O que estes andróides ou estas máquinas da manipulação da opinião pública estão tentando construir conscientemente, com o “caso da Nicarágua”, é um novo elemento emblemático para tentar apagar da memória das massas e mesmo da memória dos políticos tradicionais não-bolsonaristas, que na época de Lula as pessoas se alimentavam e viviam muito melhor. E que o Presidente respeitava as instituições da República e da Democracia, dotando o Estado de um sentido estrutural de Justiça, num mundo cada vez mais injusto, no qual as teses políticas são resultados de jogos logarítmicos e a densidade das relações humanas foi submetida completamente às contas do mercado e à acumulação infinita sem trabalho.

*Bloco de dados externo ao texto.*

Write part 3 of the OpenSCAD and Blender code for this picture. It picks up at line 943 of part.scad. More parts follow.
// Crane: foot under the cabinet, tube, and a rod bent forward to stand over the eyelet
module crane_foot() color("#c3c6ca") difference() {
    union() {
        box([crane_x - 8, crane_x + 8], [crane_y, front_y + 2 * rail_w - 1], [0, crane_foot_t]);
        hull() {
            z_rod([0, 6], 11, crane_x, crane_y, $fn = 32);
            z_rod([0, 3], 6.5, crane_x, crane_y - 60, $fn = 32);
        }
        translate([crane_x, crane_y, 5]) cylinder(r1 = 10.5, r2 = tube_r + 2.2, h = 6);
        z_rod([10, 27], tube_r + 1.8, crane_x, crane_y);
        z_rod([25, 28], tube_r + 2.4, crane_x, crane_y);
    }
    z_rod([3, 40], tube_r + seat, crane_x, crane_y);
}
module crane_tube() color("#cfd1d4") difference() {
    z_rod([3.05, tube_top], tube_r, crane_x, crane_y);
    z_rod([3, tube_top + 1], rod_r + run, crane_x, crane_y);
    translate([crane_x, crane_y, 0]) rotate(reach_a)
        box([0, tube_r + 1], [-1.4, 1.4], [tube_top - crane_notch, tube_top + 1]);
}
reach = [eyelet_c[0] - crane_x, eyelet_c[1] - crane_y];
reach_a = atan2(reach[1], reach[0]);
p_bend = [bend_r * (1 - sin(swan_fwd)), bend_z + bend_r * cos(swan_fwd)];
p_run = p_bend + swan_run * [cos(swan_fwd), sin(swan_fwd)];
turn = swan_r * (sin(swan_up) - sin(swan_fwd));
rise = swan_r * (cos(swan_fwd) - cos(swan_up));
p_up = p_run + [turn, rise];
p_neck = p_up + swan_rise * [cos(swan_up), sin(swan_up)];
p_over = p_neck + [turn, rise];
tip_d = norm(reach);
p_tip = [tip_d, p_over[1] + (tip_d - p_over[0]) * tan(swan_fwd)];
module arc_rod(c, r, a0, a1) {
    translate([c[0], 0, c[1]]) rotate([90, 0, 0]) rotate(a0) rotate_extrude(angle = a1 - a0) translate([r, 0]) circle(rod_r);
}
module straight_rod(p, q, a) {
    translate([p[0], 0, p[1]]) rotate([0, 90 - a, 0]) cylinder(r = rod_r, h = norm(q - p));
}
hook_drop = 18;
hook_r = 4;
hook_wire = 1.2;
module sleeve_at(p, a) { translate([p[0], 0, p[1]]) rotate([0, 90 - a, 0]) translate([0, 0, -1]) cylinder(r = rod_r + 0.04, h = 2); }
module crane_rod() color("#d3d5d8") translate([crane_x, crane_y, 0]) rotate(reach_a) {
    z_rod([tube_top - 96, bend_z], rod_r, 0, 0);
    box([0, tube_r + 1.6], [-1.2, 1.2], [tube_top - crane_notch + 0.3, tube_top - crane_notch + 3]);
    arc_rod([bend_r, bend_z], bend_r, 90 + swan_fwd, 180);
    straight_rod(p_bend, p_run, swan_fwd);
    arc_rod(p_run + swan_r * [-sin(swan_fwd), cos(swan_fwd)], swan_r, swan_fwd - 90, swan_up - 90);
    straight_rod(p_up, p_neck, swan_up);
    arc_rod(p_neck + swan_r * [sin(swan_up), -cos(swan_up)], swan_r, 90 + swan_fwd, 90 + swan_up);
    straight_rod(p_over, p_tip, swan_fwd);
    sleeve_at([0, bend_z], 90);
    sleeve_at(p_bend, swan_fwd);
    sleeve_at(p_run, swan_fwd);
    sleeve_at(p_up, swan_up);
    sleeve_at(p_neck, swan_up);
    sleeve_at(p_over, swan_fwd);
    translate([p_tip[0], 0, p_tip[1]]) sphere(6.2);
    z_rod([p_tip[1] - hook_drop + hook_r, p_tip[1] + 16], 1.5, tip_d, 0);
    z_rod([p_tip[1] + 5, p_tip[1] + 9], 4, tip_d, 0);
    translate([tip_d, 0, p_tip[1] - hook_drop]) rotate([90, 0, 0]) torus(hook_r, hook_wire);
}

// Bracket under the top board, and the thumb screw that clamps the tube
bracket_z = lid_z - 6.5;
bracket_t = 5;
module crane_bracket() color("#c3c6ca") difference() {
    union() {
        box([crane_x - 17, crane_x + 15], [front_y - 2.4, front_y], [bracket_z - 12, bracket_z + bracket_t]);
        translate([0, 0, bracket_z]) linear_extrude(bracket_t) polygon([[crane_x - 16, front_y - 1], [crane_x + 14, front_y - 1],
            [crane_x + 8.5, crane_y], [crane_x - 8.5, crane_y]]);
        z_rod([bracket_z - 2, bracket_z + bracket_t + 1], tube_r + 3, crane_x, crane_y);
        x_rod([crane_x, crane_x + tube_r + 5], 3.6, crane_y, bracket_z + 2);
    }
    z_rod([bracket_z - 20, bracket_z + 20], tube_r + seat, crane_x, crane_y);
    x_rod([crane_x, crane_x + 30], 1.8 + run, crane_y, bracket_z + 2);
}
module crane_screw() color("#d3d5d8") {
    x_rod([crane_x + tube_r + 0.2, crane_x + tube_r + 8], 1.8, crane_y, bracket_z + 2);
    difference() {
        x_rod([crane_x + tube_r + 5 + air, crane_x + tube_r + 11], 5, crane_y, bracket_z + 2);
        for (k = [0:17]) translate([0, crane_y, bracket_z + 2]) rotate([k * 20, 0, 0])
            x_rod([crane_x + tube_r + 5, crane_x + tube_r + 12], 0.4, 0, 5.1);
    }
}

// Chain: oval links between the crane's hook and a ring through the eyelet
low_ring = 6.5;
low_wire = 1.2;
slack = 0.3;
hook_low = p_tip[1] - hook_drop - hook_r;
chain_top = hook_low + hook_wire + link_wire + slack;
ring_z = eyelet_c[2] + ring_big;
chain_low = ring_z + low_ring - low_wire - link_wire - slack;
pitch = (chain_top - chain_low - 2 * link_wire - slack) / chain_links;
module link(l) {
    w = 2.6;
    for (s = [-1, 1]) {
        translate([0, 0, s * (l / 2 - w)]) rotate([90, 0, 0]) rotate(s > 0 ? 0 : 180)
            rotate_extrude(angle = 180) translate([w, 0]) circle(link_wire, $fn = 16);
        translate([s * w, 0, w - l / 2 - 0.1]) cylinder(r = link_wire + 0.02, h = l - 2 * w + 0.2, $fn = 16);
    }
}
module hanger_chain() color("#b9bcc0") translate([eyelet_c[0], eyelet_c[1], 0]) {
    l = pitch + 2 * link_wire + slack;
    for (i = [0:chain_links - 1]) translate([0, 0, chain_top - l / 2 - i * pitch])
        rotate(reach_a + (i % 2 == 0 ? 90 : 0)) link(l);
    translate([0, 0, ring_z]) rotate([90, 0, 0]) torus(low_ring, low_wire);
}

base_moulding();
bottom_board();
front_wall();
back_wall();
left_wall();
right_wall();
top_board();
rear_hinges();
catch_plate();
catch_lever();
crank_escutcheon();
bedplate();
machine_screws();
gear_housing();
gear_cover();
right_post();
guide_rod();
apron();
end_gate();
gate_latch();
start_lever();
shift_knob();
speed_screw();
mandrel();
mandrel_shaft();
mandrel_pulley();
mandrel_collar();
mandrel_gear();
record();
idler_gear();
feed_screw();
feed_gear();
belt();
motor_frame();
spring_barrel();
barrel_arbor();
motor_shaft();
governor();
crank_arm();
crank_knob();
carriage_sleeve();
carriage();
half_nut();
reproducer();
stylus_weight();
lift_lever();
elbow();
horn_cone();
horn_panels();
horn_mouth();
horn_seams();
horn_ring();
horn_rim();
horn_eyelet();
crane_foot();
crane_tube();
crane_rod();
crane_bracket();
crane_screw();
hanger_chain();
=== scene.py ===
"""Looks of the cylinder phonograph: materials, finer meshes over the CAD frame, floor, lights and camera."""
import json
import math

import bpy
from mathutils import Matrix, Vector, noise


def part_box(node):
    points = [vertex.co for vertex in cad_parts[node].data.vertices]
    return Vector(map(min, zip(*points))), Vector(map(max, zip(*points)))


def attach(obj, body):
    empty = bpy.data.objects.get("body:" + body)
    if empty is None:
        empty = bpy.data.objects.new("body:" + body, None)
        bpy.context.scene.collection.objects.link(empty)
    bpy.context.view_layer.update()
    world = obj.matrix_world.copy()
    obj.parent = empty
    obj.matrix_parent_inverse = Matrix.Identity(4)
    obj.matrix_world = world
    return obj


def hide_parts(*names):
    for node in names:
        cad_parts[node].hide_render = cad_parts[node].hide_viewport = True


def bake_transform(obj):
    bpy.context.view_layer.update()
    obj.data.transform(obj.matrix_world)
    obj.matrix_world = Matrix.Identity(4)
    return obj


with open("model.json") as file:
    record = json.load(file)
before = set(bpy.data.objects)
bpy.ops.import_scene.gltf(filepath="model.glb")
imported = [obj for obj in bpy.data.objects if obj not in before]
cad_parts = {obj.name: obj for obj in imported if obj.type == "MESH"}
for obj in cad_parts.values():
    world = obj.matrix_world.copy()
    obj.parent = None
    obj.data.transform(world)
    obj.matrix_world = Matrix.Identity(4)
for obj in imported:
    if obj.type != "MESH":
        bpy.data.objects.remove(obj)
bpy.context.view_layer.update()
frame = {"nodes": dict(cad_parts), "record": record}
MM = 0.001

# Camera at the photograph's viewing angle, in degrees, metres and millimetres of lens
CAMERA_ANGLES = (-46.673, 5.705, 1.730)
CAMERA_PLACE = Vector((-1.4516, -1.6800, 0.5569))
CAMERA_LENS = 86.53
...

Não vencerão.

Nota

[1] NOVAES, Adauto (org); SANTOS, Laymert Garcia -Mutações, ensaios sobre as novas configurações do mundo- Ed: Agir, 2008, SP, pg. 45

(*) Tarso Genro foi governador do Estado do Rio Grande do Sul, prefeito de Porto Alegre, ministro da Justiça, ministro da Educação e ministro das Relações Institucionais do Brasil.